AIM OF THE TASK: Provide only the number of lines where "Identity" occurs.

···

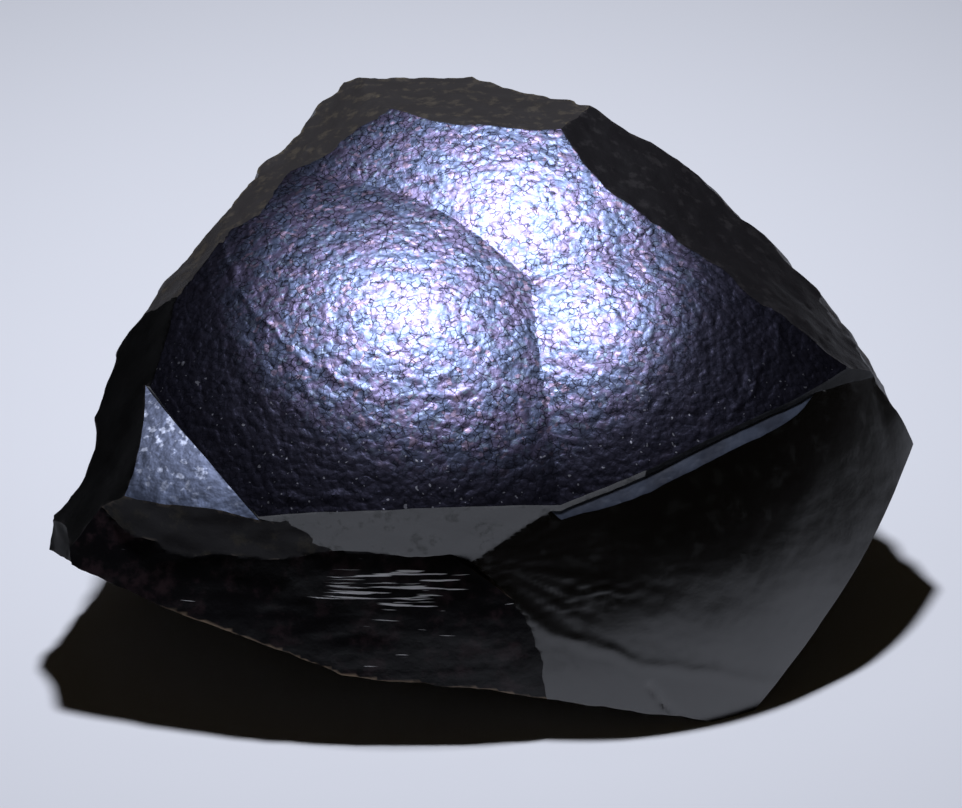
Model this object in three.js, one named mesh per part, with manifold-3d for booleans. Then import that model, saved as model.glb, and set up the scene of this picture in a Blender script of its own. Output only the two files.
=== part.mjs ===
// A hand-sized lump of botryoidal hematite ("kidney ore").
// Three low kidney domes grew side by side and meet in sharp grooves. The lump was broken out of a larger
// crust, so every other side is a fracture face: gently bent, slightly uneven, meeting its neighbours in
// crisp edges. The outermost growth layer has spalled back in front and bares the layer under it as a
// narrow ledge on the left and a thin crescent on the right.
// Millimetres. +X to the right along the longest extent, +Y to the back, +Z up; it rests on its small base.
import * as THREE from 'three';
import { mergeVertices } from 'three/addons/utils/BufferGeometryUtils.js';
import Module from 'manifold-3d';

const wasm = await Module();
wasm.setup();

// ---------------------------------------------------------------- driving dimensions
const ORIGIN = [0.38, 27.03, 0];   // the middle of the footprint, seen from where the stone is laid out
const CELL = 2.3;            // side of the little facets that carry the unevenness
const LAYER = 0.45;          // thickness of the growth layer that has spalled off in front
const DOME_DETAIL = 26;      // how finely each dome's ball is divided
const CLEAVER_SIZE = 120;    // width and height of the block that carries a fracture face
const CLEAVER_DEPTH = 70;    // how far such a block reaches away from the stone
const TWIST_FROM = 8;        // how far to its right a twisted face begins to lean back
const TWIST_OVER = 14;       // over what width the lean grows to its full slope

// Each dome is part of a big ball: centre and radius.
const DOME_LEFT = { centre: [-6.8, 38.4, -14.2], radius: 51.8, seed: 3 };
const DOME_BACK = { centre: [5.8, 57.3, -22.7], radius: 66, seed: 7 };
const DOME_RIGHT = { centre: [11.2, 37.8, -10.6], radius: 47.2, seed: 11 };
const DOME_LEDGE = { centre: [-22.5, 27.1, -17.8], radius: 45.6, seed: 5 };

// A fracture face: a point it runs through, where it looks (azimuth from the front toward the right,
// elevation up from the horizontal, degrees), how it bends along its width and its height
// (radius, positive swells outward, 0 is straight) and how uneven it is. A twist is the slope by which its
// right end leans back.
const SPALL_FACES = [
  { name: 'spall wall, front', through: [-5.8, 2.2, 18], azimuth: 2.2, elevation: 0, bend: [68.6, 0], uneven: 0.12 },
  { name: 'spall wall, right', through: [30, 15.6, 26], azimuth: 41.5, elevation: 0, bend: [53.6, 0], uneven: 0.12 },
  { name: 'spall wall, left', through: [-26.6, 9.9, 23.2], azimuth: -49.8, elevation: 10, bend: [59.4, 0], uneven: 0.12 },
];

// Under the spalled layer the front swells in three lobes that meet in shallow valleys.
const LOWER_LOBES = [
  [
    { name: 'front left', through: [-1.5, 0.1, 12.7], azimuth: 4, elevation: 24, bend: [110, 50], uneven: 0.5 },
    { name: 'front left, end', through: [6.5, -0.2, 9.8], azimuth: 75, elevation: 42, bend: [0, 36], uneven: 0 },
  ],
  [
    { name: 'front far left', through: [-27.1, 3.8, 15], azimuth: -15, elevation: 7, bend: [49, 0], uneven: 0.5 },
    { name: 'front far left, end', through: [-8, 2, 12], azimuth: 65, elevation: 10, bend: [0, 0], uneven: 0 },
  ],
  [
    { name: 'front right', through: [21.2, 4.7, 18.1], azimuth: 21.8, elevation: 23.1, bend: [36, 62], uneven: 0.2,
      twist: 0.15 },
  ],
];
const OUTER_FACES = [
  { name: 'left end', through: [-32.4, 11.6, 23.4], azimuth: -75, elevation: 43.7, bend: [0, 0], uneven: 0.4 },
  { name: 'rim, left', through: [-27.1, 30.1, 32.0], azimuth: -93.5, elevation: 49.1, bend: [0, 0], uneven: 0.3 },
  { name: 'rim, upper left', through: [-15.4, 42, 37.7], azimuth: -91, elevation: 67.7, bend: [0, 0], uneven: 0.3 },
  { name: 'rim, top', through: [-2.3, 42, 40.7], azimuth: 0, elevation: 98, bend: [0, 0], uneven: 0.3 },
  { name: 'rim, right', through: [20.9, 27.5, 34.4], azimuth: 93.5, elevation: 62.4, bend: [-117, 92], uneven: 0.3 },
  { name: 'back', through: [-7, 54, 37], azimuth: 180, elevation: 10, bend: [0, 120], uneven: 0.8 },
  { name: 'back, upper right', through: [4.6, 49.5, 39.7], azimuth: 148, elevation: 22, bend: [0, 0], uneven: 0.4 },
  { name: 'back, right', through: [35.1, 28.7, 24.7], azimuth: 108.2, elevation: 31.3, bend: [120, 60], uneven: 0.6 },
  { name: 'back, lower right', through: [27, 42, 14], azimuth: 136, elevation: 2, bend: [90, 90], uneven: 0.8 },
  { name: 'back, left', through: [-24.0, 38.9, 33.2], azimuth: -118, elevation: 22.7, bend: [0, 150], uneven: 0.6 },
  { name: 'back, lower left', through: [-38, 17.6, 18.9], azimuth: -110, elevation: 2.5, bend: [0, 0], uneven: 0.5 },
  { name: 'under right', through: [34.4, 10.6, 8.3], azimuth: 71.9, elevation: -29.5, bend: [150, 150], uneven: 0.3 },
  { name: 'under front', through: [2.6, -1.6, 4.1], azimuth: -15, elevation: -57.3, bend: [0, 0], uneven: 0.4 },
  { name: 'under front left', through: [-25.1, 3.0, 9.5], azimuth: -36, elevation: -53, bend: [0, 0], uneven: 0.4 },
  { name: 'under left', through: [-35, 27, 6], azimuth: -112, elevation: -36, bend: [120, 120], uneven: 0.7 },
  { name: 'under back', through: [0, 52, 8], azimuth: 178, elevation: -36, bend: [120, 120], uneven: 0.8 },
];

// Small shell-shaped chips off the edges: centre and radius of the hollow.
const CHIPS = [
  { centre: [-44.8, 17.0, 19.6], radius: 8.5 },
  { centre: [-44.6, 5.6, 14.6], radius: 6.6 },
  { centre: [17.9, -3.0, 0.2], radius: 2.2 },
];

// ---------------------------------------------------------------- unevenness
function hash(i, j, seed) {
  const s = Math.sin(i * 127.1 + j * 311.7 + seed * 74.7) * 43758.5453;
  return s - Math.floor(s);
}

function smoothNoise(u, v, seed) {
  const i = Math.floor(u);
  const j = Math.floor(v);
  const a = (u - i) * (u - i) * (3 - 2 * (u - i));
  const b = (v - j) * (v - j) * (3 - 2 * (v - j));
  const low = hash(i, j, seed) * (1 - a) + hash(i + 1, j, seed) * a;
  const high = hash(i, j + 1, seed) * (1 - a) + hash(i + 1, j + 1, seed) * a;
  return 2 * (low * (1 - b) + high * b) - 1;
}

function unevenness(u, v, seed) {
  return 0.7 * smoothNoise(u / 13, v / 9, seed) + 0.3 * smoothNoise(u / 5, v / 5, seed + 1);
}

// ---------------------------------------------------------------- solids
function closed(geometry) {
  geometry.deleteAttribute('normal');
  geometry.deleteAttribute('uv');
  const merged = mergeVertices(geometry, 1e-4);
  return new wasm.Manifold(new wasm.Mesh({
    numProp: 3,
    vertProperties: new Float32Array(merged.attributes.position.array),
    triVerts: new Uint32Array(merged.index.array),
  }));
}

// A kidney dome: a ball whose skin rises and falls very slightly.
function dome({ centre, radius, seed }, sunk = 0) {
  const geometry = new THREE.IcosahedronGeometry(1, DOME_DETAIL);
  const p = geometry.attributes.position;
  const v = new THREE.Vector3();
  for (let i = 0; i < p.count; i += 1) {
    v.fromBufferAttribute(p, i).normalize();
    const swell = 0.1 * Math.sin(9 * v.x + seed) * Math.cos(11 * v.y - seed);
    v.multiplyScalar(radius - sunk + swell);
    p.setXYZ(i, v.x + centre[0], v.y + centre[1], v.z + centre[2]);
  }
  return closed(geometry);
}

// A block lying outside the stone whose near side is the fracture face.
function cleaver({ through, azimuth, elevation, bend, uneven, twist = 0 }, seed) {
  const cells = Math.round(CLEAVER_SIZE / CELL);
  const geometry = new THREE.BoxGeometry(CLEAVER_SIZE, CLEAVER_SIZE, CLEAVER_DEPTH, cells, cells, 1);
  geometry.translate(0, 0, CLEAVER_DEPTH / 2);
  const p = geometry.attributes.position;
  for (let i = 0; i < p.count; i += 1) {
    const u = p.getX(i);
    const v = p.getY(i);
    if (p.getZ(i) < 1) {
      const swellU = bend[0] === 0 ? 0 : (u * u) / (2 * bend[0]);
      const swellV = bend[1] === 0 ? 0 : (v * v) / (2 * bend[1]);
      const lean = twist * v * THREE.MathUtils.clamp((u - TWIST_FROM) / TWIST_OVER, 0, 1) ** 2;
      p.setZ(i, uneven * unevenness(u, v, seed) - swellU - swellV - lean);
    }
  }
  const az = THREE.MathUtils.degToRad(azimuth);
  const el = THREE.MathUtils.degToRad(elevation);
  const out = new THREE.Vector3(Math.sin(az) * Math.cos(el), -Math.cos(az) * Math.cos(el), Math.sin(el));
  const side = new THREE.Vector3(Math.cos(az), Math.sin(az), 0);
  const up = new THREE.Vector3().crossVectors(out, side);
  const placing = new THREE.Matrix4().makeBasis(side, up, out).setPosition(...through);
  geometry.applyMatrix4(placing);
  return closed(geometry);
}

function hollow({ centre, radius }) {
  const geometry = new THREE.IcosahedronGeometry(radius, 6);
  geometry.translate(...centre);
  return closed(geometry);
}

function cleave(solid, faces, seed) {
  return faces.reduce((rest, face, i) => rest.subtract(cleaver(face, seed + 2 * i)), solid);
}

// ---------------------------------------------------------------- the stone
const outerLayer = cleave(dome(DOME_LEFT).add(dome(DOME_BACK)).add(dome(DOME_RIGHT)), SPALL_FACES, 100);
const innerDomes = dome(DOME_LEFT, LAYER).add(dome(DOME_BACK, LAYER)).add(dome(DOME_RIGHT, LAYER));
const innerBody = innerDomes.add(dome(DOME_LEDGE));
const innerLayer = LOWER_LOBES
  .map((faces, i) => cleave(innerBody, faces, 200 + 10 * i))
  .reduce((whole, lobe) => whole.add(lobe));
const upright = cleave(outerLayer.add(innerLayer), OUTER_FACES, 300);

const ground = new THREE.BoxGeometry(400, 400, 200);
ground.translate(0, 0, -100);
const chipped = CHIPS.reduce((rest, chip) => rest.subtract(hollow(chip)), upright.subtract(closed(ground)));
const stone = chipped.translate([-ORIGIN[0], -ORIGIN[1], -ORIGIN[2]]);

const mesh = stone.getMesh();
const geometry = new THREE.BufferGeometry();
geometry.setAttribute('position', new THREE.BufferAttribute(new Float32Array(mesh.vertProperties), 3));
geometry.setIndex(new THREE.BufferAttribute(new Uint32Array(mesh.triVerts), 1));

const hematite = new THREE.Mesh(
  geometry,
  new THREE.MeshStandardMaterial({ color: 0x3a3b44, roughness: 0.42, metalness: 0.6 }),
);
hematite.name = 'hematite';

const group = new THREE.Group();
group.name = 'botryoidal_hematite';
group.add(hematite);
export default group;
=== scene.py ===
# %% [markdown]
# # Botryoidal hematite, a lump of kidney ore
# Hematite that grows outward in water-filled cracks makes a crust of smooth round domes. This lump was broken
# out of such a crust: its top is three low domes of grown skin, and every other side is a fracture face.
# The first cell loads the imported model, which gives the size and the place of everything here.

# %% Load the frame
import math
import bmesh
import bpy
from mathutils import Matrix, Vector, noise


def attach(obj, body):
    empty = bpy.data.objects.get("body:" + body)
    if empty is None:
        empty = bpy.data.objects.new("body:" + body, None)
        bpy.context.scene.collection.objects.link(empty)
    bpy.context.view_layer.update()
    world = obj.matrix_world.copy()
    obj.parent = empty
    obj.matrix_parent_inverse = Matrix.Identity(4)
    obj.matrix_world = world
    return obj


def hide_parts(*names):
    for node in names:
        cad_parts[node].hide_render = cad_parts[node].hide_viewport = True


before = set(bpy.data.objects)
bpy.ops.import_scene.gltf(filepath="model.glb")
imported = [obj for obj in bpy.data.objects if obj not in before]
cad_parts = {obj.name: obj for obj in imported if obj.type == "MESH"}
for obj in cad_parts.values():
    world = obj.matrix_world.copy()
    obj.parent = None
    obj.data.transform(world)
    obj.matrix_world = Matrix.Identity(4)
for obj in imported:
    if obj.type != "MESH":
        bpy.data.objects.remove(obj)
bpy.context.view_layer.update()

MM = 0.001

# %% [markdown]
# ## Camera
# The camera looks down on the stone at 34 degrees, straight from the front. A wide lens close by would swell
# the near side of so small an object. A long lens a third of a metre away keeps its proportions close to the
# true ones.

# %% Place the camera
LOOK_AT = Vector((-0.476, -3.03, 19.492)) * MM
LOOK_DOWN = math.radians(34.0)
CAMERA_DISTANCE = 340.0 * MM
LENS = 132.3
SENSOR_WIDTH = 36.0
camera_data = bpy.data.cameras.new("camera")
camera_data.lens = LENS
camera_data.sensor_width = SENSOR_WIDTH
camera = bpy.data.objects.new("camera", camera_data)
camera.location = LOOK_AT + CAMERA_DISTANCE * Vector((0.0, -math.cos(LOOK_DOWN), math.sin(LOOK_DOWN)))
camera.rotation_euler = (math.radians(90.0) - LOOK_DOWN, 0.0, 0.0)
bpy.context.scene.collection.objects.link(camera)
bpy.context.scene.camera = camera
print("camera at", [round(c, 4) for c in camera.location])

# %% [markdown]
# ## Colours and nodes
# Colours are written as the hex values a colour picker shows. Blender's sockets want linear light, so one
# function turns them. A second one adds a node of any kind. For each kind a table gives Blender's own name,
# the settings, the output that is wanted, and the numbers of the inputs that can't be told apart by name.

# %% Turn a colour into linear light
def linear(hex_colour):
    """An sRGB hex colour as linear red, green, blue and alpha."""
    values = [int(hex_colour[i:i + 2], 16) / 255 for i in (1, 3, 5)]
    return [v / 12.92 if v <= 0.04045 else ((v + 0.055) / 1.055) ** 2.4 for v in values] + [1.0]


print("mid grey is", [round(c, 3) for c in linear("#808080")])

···

SOLVED PROBLEM: 2